Records with modeling code:

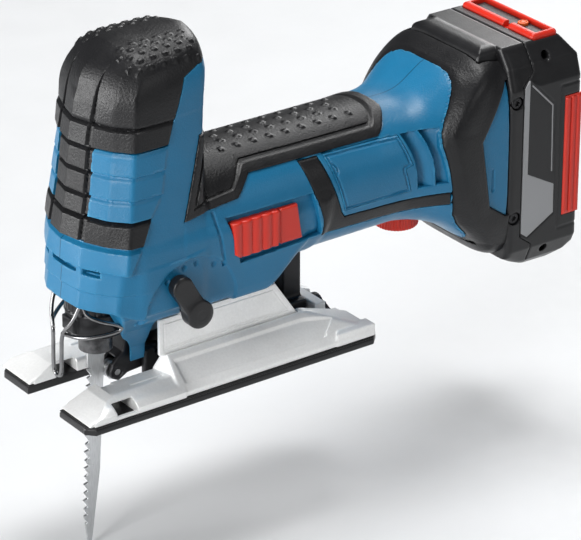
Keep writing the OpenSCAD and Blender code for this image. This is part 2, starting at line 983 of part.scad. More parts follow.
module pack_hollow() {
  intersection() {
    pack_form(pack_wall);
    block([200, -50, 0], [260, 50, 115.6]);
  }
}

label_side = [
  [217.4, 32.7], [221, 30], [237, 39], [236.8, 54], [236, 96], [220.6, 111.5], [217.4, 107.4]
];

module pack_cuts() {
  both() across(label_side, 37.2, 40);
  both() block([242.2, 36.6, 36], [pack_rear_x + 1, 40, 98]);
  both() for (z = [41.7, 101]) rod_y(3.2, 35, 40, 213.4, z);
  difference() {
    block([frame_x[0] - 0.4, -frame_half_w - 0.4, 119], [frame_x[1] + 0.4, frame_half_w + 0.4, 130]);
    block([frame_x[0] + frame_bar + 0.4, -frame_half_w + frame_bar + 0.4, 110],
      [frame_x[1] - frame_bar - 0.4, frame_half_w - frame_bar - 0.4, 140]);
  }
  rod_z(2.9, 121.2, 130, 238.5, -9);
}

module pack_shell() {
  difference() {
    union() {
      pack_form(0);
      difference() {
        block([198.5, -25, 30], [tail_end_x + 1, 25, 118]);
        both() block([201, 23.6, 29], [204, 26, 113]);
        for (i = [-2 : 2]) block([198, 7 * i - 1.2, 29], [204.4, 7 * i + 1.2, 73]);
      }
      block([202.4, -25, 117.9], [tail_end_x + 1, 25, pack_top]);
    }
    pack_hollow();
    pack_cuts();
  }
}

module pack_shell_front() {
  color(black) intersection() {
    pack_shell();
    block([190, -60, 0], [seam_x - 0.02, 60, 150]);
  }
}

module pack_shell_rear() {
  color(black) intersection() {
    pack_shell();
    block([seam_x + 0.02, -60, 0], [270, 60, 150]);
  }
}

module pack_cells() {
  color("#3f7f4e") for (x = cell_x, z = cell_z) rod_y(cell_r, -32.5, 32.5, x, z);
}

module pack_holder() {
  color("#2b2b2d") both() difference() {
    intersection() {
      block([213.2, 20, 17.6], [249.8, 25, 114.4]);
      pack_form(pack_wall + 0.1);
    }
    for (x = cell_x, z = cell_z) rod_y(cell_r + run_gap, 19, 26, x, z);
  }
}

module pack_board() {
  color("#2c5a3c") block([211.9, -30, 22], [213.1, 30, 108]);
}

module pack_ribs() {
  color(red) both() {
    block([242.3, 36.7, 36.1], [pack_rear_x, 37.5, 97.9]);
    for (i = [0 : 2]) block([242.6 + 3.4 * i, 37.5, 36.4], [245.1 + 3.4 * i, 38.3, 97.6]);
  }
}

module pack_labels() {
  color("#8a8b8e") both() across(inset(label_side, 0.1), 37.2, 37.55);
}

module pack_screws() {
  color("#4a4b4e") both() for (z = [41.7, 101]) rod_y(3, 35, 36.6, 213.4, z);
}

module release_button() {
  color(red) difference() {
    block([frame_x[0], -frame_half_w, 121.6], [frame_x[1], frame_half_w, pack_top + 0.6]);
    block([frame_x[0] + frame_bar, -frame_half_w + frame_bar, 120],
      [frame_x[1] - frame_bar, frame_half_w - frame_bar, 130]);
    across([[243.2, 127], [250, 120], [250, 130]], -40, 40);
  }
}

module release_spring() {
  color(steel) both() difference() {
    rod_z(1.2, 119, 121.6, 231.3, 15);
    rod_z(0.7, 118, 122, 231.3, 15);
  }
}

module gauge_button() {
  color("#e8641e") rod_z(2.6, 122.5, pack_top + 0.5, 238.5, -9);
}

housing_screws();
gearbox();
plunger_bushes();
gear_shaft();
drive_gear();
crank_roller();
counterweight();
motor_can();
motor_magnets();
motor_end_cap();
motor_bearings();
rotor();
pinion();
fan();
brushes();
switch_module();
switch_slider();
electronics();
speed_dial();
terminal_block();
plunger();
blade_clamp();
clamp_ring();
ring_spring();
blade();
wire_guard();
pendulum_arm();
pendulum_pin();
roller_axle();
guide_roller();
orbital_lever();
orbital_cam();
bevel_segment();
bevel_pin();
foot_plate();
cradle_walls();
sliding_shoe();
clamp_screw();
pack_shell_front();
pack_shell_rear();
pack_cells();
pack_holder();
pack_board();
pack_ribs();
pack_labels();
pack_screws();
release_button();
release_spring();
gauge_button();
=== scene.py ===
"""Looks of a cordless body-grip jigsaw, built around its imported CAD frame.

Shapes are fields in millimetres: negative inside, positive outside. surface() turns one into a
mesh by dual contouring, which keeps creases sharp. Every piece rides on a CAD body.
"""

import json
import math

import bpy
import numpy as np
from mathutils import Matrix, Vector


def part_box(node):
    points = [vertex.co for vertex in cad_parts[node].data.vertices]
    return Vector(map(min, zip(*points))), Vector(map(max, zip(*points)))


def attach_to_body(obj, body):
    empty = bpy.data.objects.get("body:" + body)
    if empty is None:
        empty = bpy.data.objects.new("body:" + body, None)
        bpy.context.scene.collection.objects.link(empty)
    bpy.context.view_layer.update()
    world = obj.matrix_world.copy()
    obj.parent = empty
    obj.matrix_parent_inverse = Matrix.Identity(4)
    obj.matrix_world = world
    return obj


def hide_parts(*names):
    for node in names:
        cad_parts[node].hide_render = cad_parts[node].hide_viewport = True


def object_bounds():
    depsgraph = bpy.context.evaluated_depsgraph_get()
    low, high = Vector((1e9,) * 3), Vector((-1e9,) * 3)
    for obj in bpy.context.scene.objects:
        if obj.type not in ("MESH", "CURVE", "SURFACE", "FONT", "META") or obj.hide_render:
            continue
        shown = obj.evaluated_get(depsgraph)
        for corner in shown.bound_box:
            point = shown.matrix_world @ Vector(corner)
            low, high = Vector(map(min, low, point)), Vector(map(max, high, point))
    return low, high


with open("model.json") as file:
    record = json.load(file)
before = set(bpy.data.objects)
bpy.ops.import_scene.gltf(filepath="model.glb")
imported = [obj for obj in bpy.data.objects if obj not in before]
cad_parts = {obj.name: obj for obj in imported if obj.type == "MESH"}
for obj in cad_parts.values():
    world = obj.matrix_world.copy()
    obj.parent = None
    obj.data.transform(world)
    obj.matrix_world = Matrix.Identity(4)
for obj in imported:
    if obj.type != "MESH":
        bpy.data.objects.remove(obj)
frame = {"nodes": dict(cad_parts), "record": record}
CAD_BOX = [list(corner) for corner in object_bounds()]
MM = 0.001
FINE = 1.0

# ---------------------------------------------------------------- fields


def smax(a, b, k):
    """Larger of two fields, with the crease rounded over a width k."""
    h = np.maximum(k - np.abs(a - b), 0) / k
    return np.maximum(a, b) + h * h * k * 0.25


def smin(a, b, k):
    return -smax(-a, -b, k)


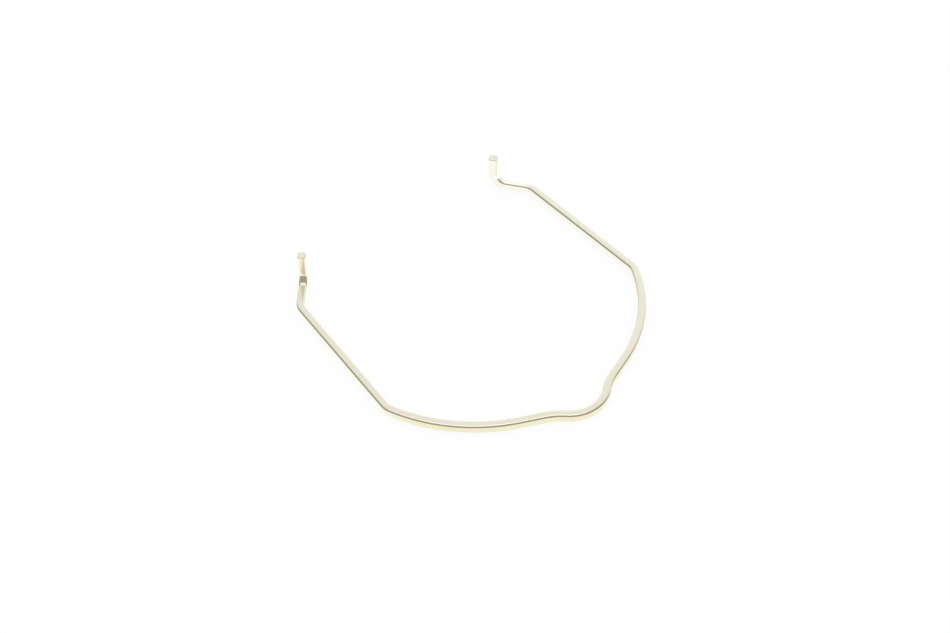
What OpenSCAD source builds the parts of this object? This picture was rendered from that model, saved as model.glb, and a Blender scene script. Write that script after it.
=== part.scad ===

AIM: Lines that hold "type" are the ones to copy; find all of them.

SOLUTION BELOW:
        if obj.type not in ("MESH", "CURVE", "SURFACE", "FONT", "META") or obj.hide_render:
cad_parts = {obj.name: obj for obj in imported if obj.type == "MESH"}
    if obj.type != "MESH":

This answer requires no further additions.